◆ REQUIREMENTS ◆
Every line of the material that follows must be printed again exactly.

◆ DATASET EXTRACT ◆
☆ ☆ ☆ ☆ ☆ ☆ ☆

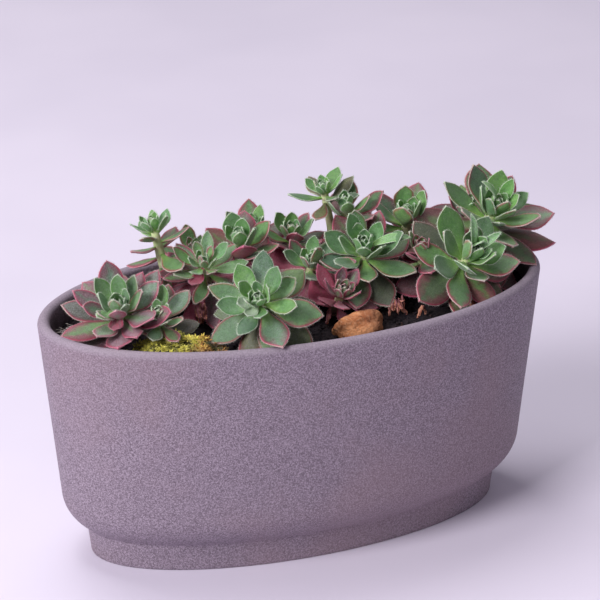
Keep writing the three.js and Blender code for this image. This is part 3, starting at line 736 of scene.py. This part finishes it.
def leaf_finish():
    mix = Finish(
        "downy_leaf", Roughness=0.45, Specular_IOR_Level=0.5, Sheen_Weight=0.28,
        Sheen_Roughness=0.4, Sheen_Tint=(0.9, 0.95, 0.88, 1), Subsurface_Weight=0.1,
        Subsurface_Radius=(0.9, 1.0, 0.4), Subsurface_Scale=0.0014)
    (side, along, half), (age, blush, bloom) = mix.traits("place"), mix.traits("kind")
    under, shade = mix.trait("under"), mix.trait("shade")
    across = mix.reckon("ABSOLUTE", side)
    inward = mix.reckon("SUBTRACT", 1.0, across)
    rim = mix.times(inward, half)
    blade = mix.spread(along, 0.1, 0.34)
    blotch, felt = mix.speckle(190, 3, 0.6), mix.speckle(1700, 2, 0.7)
    fibre = mix.speckle(620, 3, 0.7)
    # green, greyer and browner with age, and fresh yellow-green at the foot of the blade
    young = mix.tint(shade, (0.17, 0.39, 0.065), (0.115, 0.29, 0.09))
    ripe = mix.tint(shade, (0.09, 0.225, 0.044), (0.05, 0.125, 0.058))
    old = mix.tint(shade, (0.115, 0.1, 0.036), (0.075, 0.05, 0.034))
    colour = mix.wash(young, ripe, age, 0.0, 0.55)
    colour = mix.wash(colour, old, age, 0.7, 1.15, 0, 0.9)
    colour = mix.wash(colour, (0.13, 0.29, 0.09), blotch, 0.35, 0.7, 0, 0.5, way="SOFT_LIGHT")
    base = mix.times(mix.spread(along, 0.55, 0.05, 0, 0.8), mix.spread(age, 1.1, 0.5))
    colour = mix.tint(base, colour, (0.25, 0.5, 0.06))
    # maroon, from the margin, the tip and beneath
    reach = mix.times(inward, -0.92, mix.times(blush, 2.15, -0.5))
    reach = mix.times(mix.reckon("SUBTRACT", 1.0, along), -0.75, reach)
    reach = mix.times(under, 0.4, reach)
    reach = mix.times(mix.reckon("SUBTRACT", blotch, 0.5), 1.5, reach)
    wine = mix.tint(shade, (0.175, 0.022, 0.06), (0.1, 0.026, 0.04))
    russet = mix.tint(shade, (0.15, 0.052, 0.04), (0.085, 0.03, 0.032))
    pink = mix.tint(shade, (0.56, 0.058, 0.15), (0.34, 0.045, 0.1))
    rosy = mix.times(under, 0.7, mix.spread(blush, 1.0, 1.3, 0.1, 0.9))
    maroon = mix.tint(rosy, mix.wash(russet, wine, bloom, 0.3, 0.75), pink)
    colour = mix.wash(colour, maroon, reach, -0.05, 0.7, 0, 0.95)
    edged = mix.times(mix.spread(rim, 1.7, 0.15), blade)
    edged = mix.times(edged, mix.spread(blush, 0.22, 0.6, 0.0, 0.95))
    colour = mix.tint(edged, colour, (0.34, 0.024, 0.07))
    mottle = mix.wash((0.22, 0.22, 0.22), (0.86, 0.86, 0.86), fibre, 0.3, 0.7)
    colour = mix.tint(0.4, colour, mottle, "SOFT_LIGHT")
    # grey bloom, white wool, a pale fringe, the vein and a few specks
    dusty = mix.times(bloom, mix.spread(felt, 0.34, 0.74, 0.12, 0.85))
    dusty = mix.times(dusty, mix.times(under, 0.15, 0.55))
    dusty = mix.times(dusty, mix.spread(across, 1.0, 0.45, 0.25, 1))
    colour = mix.tint(dusty, colour, (0.5, 0.52, 0.56))
    woolly = mix.times(mix.spread(bloom, 1.0, 1.3, 0, 0.8), mix.spread(fibre, 0.3, 0.6, 0.6, 1))
    colour = mix.tint(woolly, colour, (0.64, 0.66, 0.6))
    fringe = mix.times(mix.spread(rim, 0.5, 0.08), blade)
    fringe = mix.times(fringe, mix.spread(felt, 0.25, 0.6, 0.2, 0.8))
    pale = mix.wash((0.66, 0.76, 0.6), (0.64, 0.2, 0.31), blush, 0.35, 0.95)
    colour = mix.tint(fringe, colour, pale)
    vein = mix.times(mix.spread(across, 0.1, 0.02, 0, 0.22), mix.spread(along, 0.85, 0.2))
    colour = mix.tint(vein, colour, (0.2, 0.33, 0.13))
    colour = mix.wash(colour, (0.055, 0.04, 0.035), mix.cells(260), 0.045, 0.085, 0.55, 0)
    mix.feed("Roughness", mix.spread(fibre, 0.3, 0.7, 0.38, 0.58))
    mix.emboss(mix.times(felt, 0.6, fibre), 0.00022, 0.8)
    return mix.coat(colour)


def heart_leaves(plant, draw):
    """The youngest leaves, too small for the frame: they go on with the spiral at the crown."""
    innermost = plant["length"] * (1 - plant["shrink"])
    for number in range(HEART_LEAVES):
        share = number / (HEART_LEAVES - 1)
        length = innermost * (HEART_LENGTH[0] + (HEART_LENGTH[1] - HEART_LENGTH[0]) * share)
        rise = plant["high"] + (HEART_RISE - plant["high"]) * share ** 1.3 + draw.uniform(-6, 6)
        yield {"turn": spiral_turn(plant, plant["leaves"] + number) + draw.uniform(-9, 9),
               "rise": rise, "length": length, "width": length * min(0.52, plant["wide"] * 1.15),
               "below": -0.11 * innermost * share, "age": 0.0}


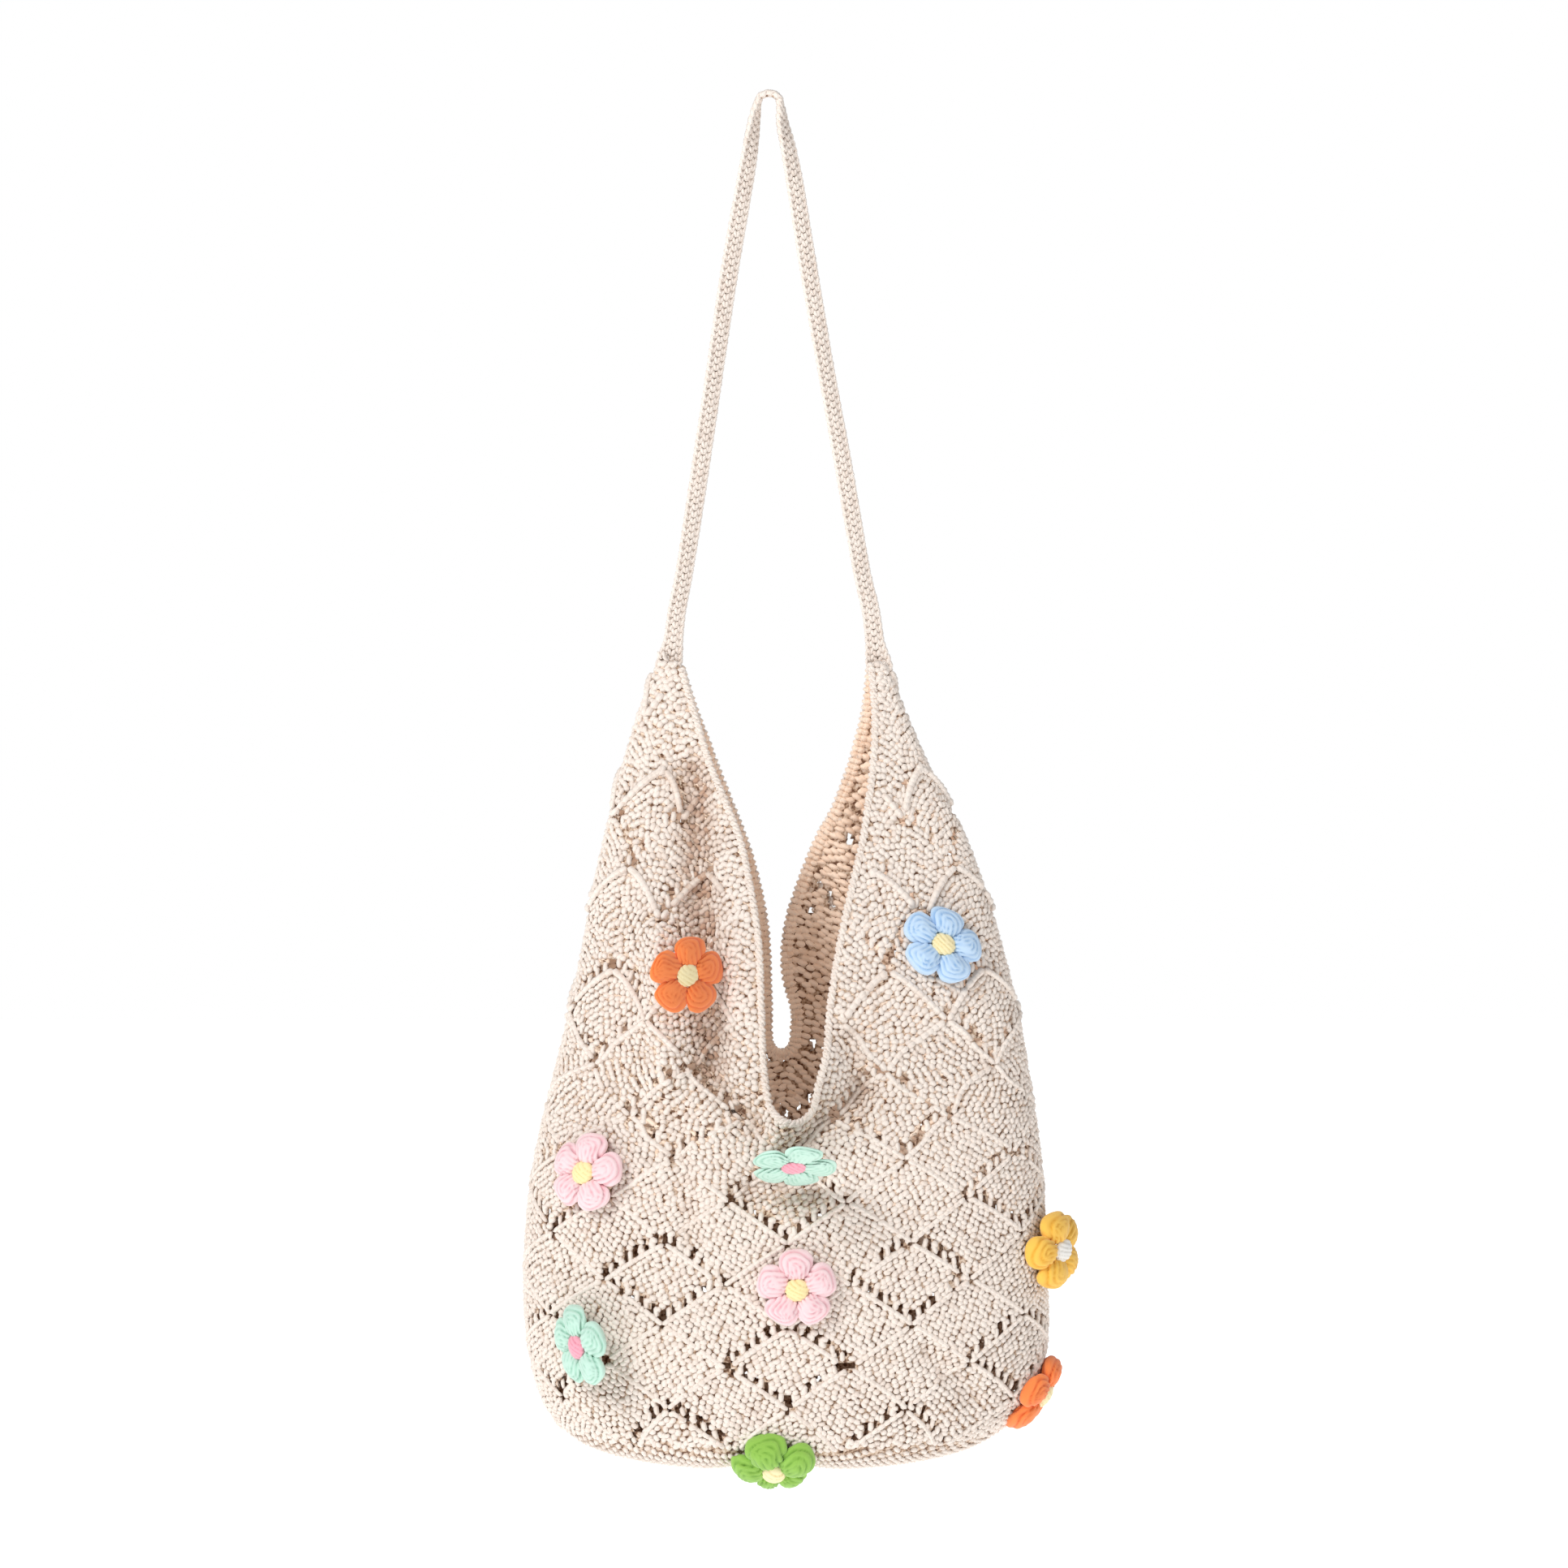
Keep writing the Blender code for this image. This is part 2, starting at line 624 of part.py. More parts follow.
def lay(form, wall, flower):
    """Lays a form of the flower on the wall around its seat, tipped by nod and turn.
    Gives the wall's normals under its points."""
    station, around = flower_seat(wall, flower)
    girth = float(np.interp(station, wall.stations, wall.girth))
    step = 0.01
    rise = wall.point(station + step, around)[0] - wall.point(station - step, around)[0]
    nod, turn, spin = (math.radians(flower[k]) for k in ("nod", "turn", "spin"))
    local = np.array([vert.co[:] for vert in form.verts])
    x = local[:, 0] * math.cos(spin) - local[:, 1] * math.sin(spin)
    y = local[:, 0] * math.sin(spin) + local[:, 1] * math.cos(spin)
    point, normal = wall.point(
        station + y * math.cos(nod) * 2 * step / np.linalg.norm(rise),
        around + x * math.cos(turn) / girth,
    )
    height = local[:, 2] + math.tan(nod) * y - math.tan(turn) * x
    for vert, place in zip(form.verts, point + normal * height[:, None]):
        vert.co = place
    return normal


def lift(form, normals, by):
    """Moves a form's points along their normals."""
    for vert, normal in zip(form.verts, normals):
        vert.co += Vector(normal) * by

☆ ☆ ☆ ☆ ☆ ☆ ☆

◆ SOLUTION ◆
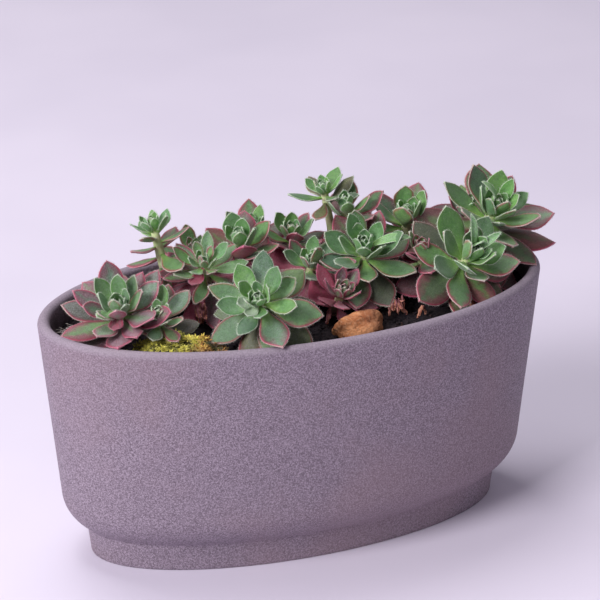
Keep writing the three.js and Blender code for this image. This is part 3, starting at line 736 of scene.py. This part finishes it.
def leaf_finish():
    mix = Finish(
        "downy_leaf", Roughness=0.45, Specular_IOR_Level=0.5, Sheen_Weight=0.28,
        Sheen_Roughness=0.4, Sheen_Tint=(0.9, 0.95, 0.88, 1), Subsurface_Weight=0.1,
        Subsurface_Radius=(0.9, 1.0, 0.4), Subsurface_Scale=0.0014)
    (side, along, half), (age, blush, bloom) = mix.traits("place"), mix.traits("kind")
    under, shade = mix.trait("under"), mix.trait("shade")
    across = mix.reckon("ABSOLUTE", side)
    inward = mix.reckon("SUBTRACT", 1.0, across)
    rim = mix.times(inward, half)
    blade = mix.spread(along, 0.1, 0.34)
    blotch, felt = mix.speckle(190, 3, 0.6), mix.speckle(1700, 2, 0.7)
    fibre = mix.speckle(620, 3, 0.7)
    # green, greyer and browner with age, and fresh yellow-green at the foot of the blade
    young = mix.tint(shade, (0.17, 0.39, 0.065), (0.115, 0.29, 0.09))
    ripe = mix.tint(shade, (0.09, 0.225, 0.044), (0.05, 0.125, 0.058))
    old = mix.tint(shade, (0.115, 0.1, 0.036), (0.075, 0.05, 0.034))
    colour = mix.wash(young, ripe, age, 0.0, 0.55)
    colour = mix.wash(colour, old, age, 0.7, 1.15, 0, 0.9)
    colour = mix.wash(colour, (0.13, 0.29, 0.09), blotch, 0.35, 0.7, 0, 0.5, way="SOFT_LIGHT")
    base = mix.times(mix.spread(along, 0.55, 0.05, 0, 0.8), mix.spread(age, 1.1, 0.5))
    colour = mix.tint(base, colour, (0.25, 0.5, 0.06))
    # maroon, from the margin, the tip and beneath
    reach = mix.times(inward, -0.92, mix.times(blush, 2.15, -0.5))
    reach = mix.times(mix.reckon("SUBTRACT", 1.0, along), -0.75, reach)
    reach = mix.times(under, 0.4, reach)
    reach = mix.times(mix.reckon("SUBTRACT", blotch, 0.5), 1.5, reach)
    wine = mix.tint(shade, (0.175, 0.022, 0.06), (0.1, 0.026, 0.04))
    russet = mix.tint(shade, (0.15, 0.052, 0.04), (0.085, 0.03, 0.032))
    pink = mix.tint(shade, (0.56, 0.058, 0.15), (0.34, 0.045, 0.1))
    rosy = mix.times(under, 0.7, mix.spread(blush, 1.0, 1.3, 0.1, 0.9))
    maroon = mix.tint(rosy, mix.wash(russet, wine, bloom, 0.3, 0.75), pink)
    colour = mix.wash(colour, maroon, reach, -0.05, 0.7, 0, 0.95)
    edged = mix.times(mix.spread(rim, 1.7, 0.15), blade)
    edged = mix.times(edged, mix.spread(blush, 0.22, 0.6, 0.0, 0.95))
    colour = mix.tint(edged, colour, (0.34, 0.024, 0.07))
    mottle = mix.wash((0.22, 0.22, 0.22), (0.86, 0.86, 0.86), fibre, 0.3, 0.7)
    colour = mix.tint(0.4, colour, mottle, "SOFT_LIGHT")
    # grey bloom, white wool, a pale fringe, the vein and a few specks
    dusty = mix.times(bloom, mix.spread(felt, 0.34, 0.74, 0.12, 0.85))
    dusty = mix.times(dusty, mix.times(under, 0.15, 0.55))
    dusty = mix.times(dusty, mix.spread(across, 1.0, 0.45, 0.25, 1))
    colour = mix.tint(dusty, colour, (0.5, 0.52, 0.56))
    woolly = mix.times(mix.spread(bloom, 1.0, 1.3, 0, 0.8), mix.spread(fibre, 0.3, 0.6, 0.6, 1))
    colour = mix.tint(woolly, colour, (0.64, 0.66, 0.6))
    fringe = mix.times(mix.spread(rim, 0.5, 0.08), blade)
    fringe = mix.times(fringe, mix.spread(felt, 0.25, 0.6, 0.2, 0.8))
    pale = mix.wash((0.66, 0.76, 0.6), (0.64, 0.2, 0.31), blush, 0.35, 0.95)
    colour = mix.tint(fringe, colour, pale)
    vein = mix.times(mix.spread(across, 0.1, 0.02, 0, 0.22), mix.spread(along, 0.85, 0.2))
    colour = mix.tint(vein, colour, (0.2, 0.33, 0.13))
    colour = mix.wash(colour, (0.055, 0.04, 0.035), mix.cells(260), 0.045, 0.085, 0.55, 0)
    mix.feed("Roughness", mix.spread(fibre, 0.3, 0.7, 0.38, 0.58))
    mix.emboss(mix.times(felt, 0.6, fibre), 0.00022, 0.8)
    return mix.coat(colour)


def heart_leaves(plant, draw):
    """The youngest leaves, too small for the frame: they go on with the spiral at the crown."""
    innermost = plant["length"] * (1 - plant["shrink"])
    for number in range(HEART_LEAVES):
        share = number / (HEART_LEAVES - 1)
        length = innermost * (HEART_LENGTH[0] + (HEART_LENGTH[1] - HEART_LENGTH[0]) * share)
        rise = plant["high"] + (HEART_RISE - plant["high"]) * share ** 1.3 + draw.uniform(-6, 6)
        yield {"turn": spiral_turn(plant, plant["leaves"] + number) + draw.uniform(-9, 9),
               "rise": rise, "length": length, "width": length * min(0.52, plant["wide"] * 1.15),
               "below": -0.11 * innermost * share, "age": 0.0}


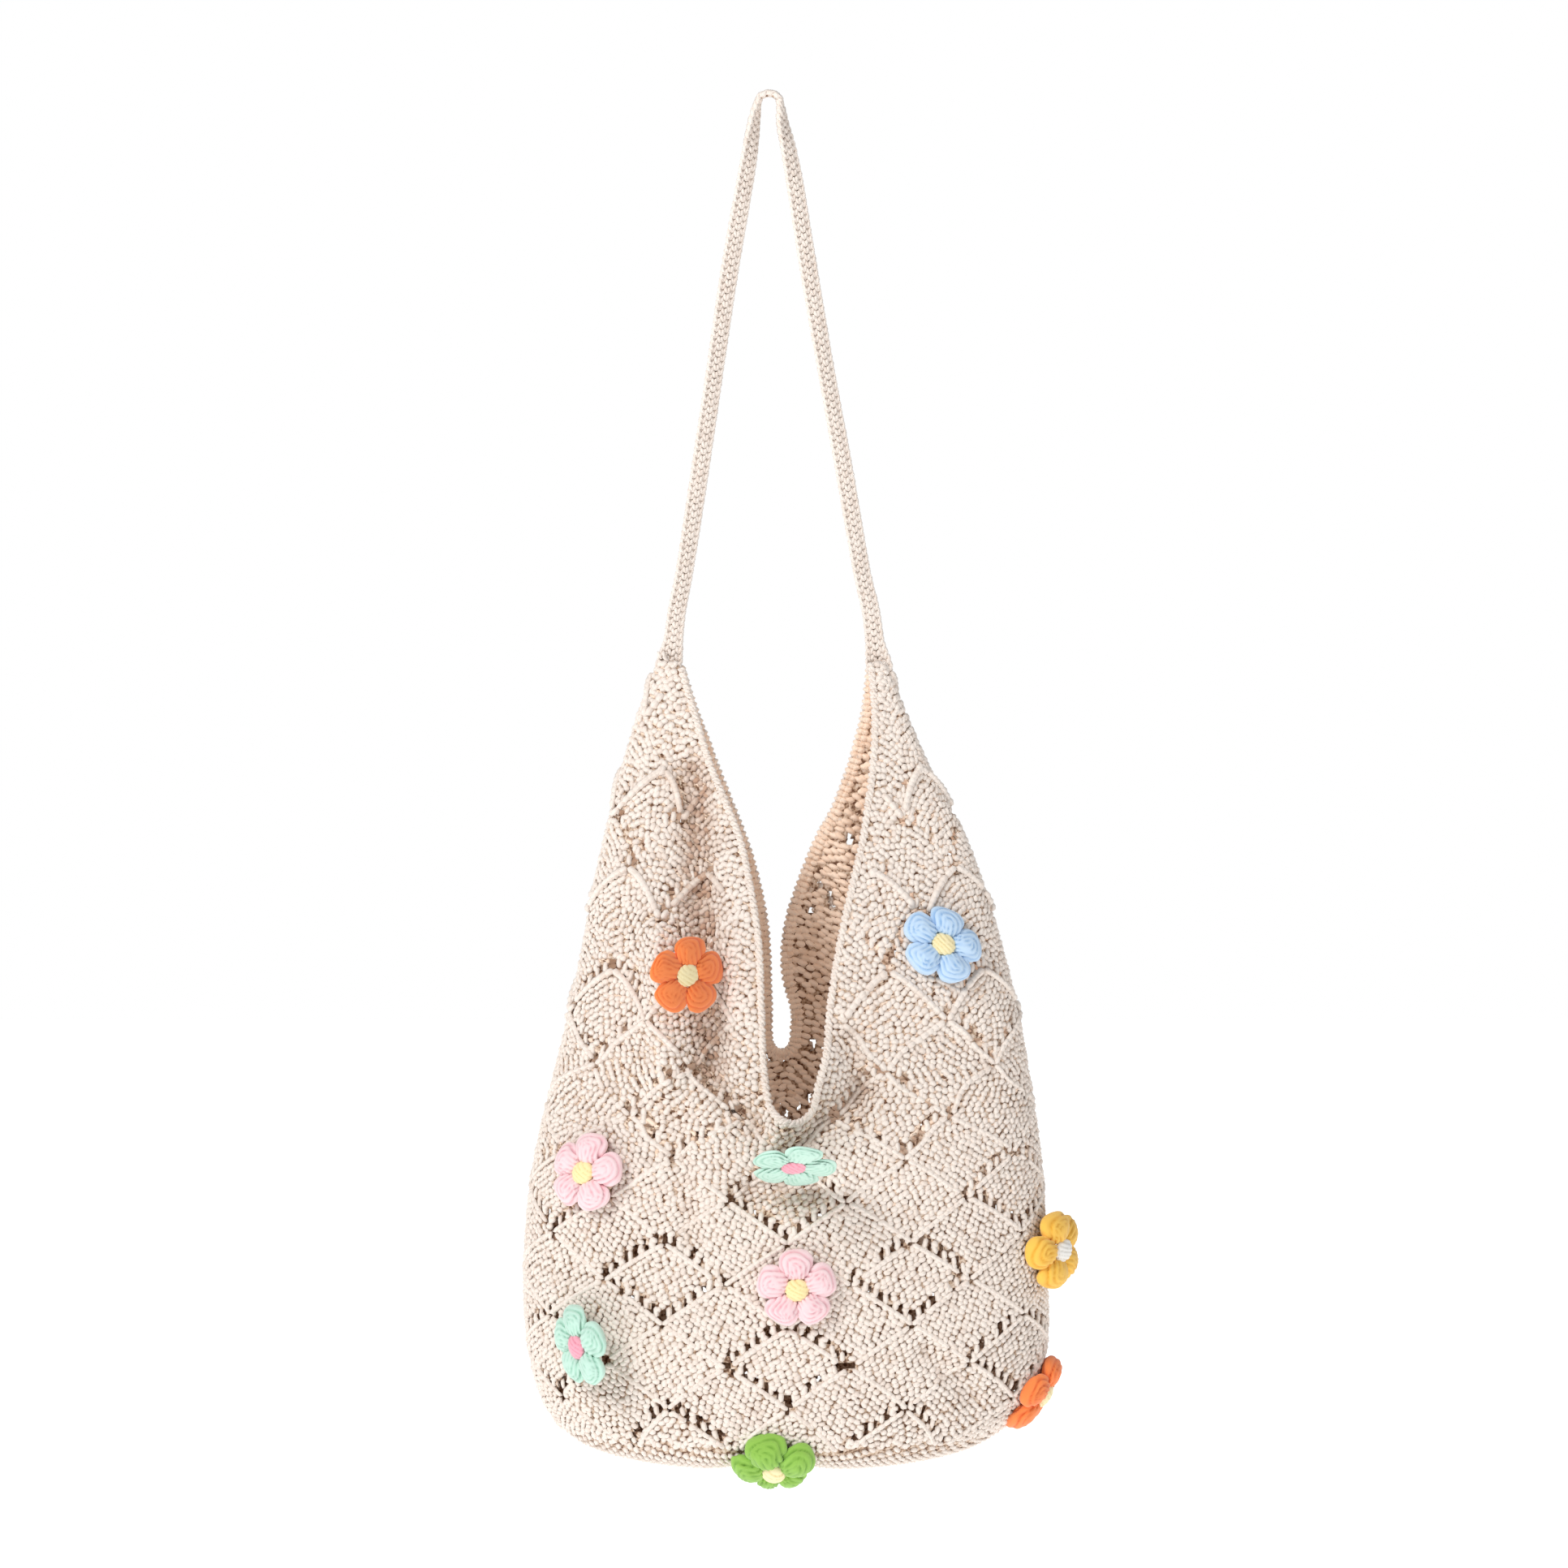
Keep writing the Blender code for this image. This is part 2, starting at line 624 of part.py. More parts follow.
def lay(form, wall, flower):
    """Lays a form of the flower on the wall around its seat, tipped by nod and turn.
    Gives the wall's normals under its points."""
    station, around = flower_seat(wall, flower)
    girth = float(np.interp(station, wall.stations, wall.girth))
    step = 0.01
    rise = wall.point(station + step, around)[0] - wall.point(station - step, around)[0]
    nod, turn, spin = (math.radians(flower[k]) for k in ("nod", "turn", "spin"))
    local = np.array([vert.co[:] for vert in form.verts])
    x = local[:, 0] * math.cos(spin) - local[:, 1] * math.sin(spin)
    y = local[:, 0] * math.sin(spin) + local[:, 1] * math.cos(spin)
    point, normal = wall.point(
        station + y * math.cos(nod) * 2 * step / np.linalg.norm(rise),
        around + x * math.cos(turn) / girth,
    )
    height = local[:, 2] + math.tan(nod) * y - math.tan(turn) * x
    for vert, place in zip(form.verts, point + normal * height[:, None]):
        vert.co = place
    return normal


def lift(form, normals, by):
    """Moves a form's points along their normals."""
    for vert, normal in zip(form.verts, normals):
        vert.co += Vector(normal) * by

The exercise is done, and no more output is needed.